Task brief:
What follows is a listing. Return every line of it exactly.

Stored data:
• • • • • • •
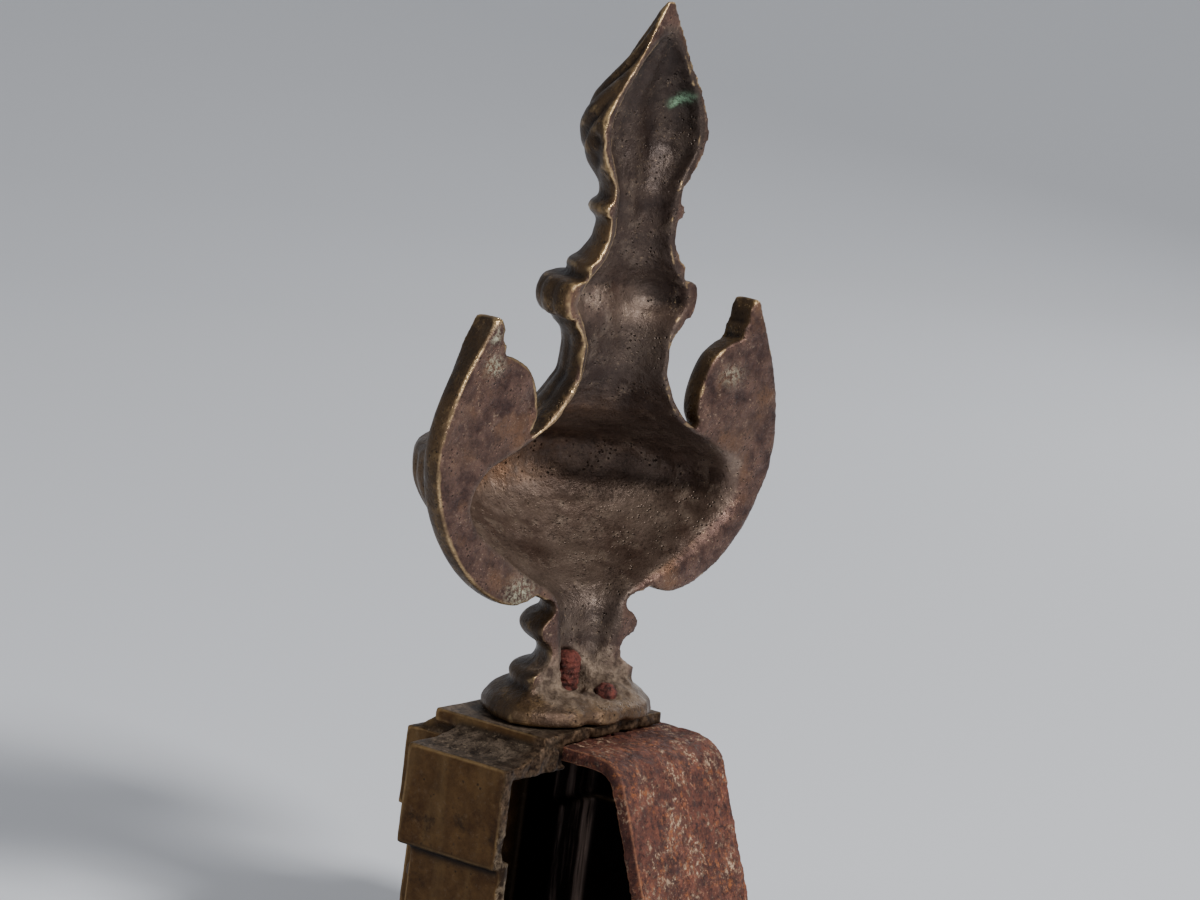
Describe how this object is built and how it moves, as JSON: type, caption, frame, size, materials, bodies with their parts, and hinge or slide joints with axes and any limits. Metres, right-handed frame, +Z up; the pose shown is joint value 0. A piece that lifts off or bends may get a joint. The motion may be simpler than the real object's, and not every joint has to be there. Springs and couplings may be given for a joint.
{
  "type": "urn finial",
  "caption": "Hollow-backed cast urn finial with leaf-scroll handles and a flame, bolted to a hollow pedestal over a bent flat strap.",
  "frame": {"origin": "middle of the whole part's box, at the level of the pedestal's underside", "axes": "+Z up along the urn, -Y the finished front, +Y the open back, X across the pedestal"},
  "size_m": [0.1042, 0.0828, 0.2151],
  "materials": {
    "urn_brass": "dark brown patina, worn gold on the edges",
    "pedestal_brass": "dull olive brown patina",
    "strap_iron": "red-brown rust",
    "stud_iron": "red rust"
  },
  "bodies": {
    "root": {"urn": "urn_brass", "pedestal": "pedestal_brass", "iron_strap": "strap_iron", "fixing_stud": "stud_iron", "locating_pin": "stud_iron", "pin_nut": "stud_iron"}
  },
  "joints": []
}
• • • • • • •
Solution to the problem:
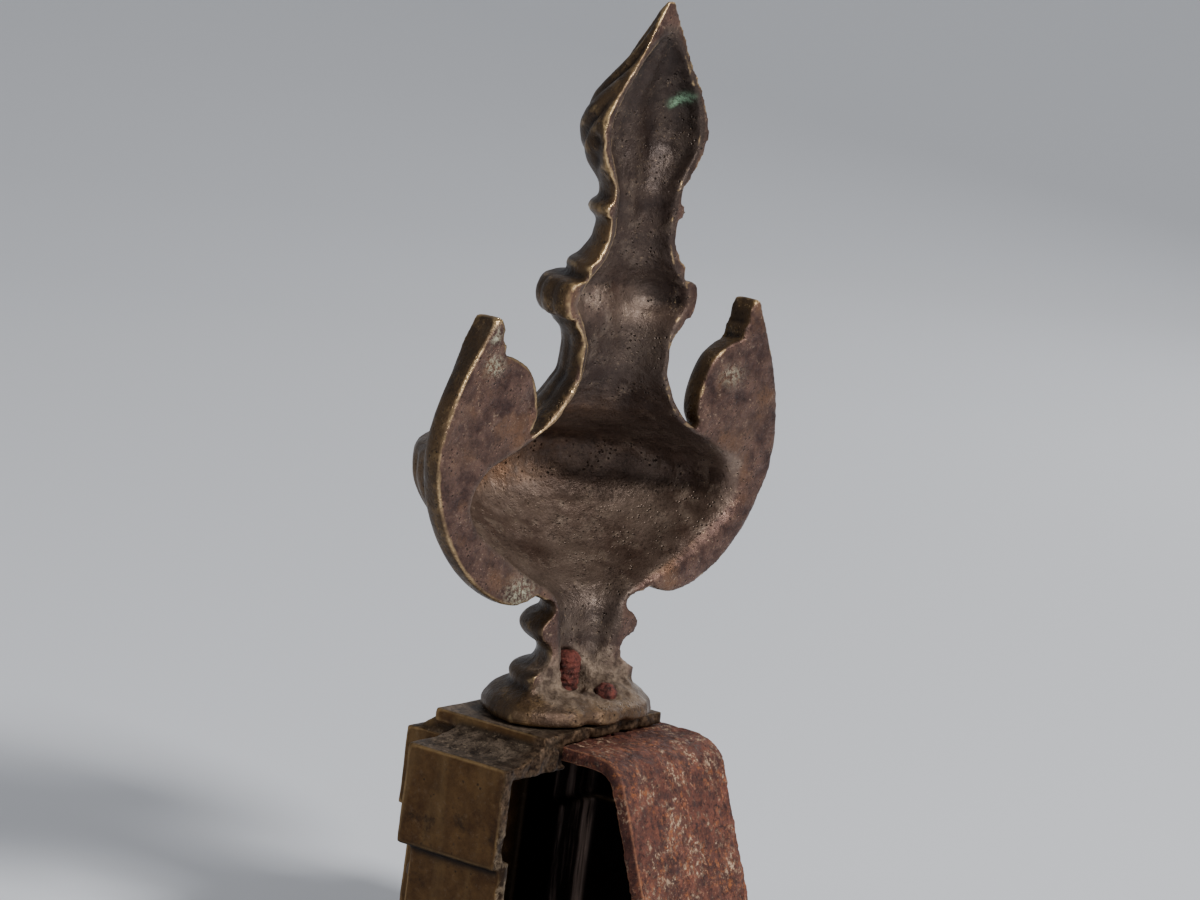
Describe how this object is built and how it moves, as JSON: type, caption, frame, size, materials, bodies with their parts, and hinge or slide joints with axes and any limits. Metres, right-handed frame, +Z up; the pose shown is joint value 0. A piece that lifts off or bends may get a joint. The motion may be simpler than the real object's, and not every joint has to be there. Springs and couplings may be given for a joint.
{
  "type": "urn finial",
  "caption": "Hollow-backed cast urn finial with leaf-scroll handles and a flame, bolted to a hollow pedestal over a bent flat strap.",
  "frame": {"origin": "middle of the whole part's box, at the level of the pedestal's underside", "axes": "+Z up along the urn, -Y the finished front, +Y the open back, X across the pedestal"},
  "size_m": [0.1042, 0.0828, 0.2151],
  "materials": {
    "urn_brass": "dark brown patina, worn gold on the edges",
    "pedestal_brass": "dull olive brown patina",
    "strap_iron": "red-brown rust",
    "stud_iron": "red rust"
  },
  "bodies": {
    "root": {"urn": "urn_brass", "pedestal": "pedestal_brass", "iron_strap": "strap_iron", "fixing_stud": "stud_iron", "locating_pin": "stud_iron", "pin_nut": "stud_iron"}
  },
  "joints": []
}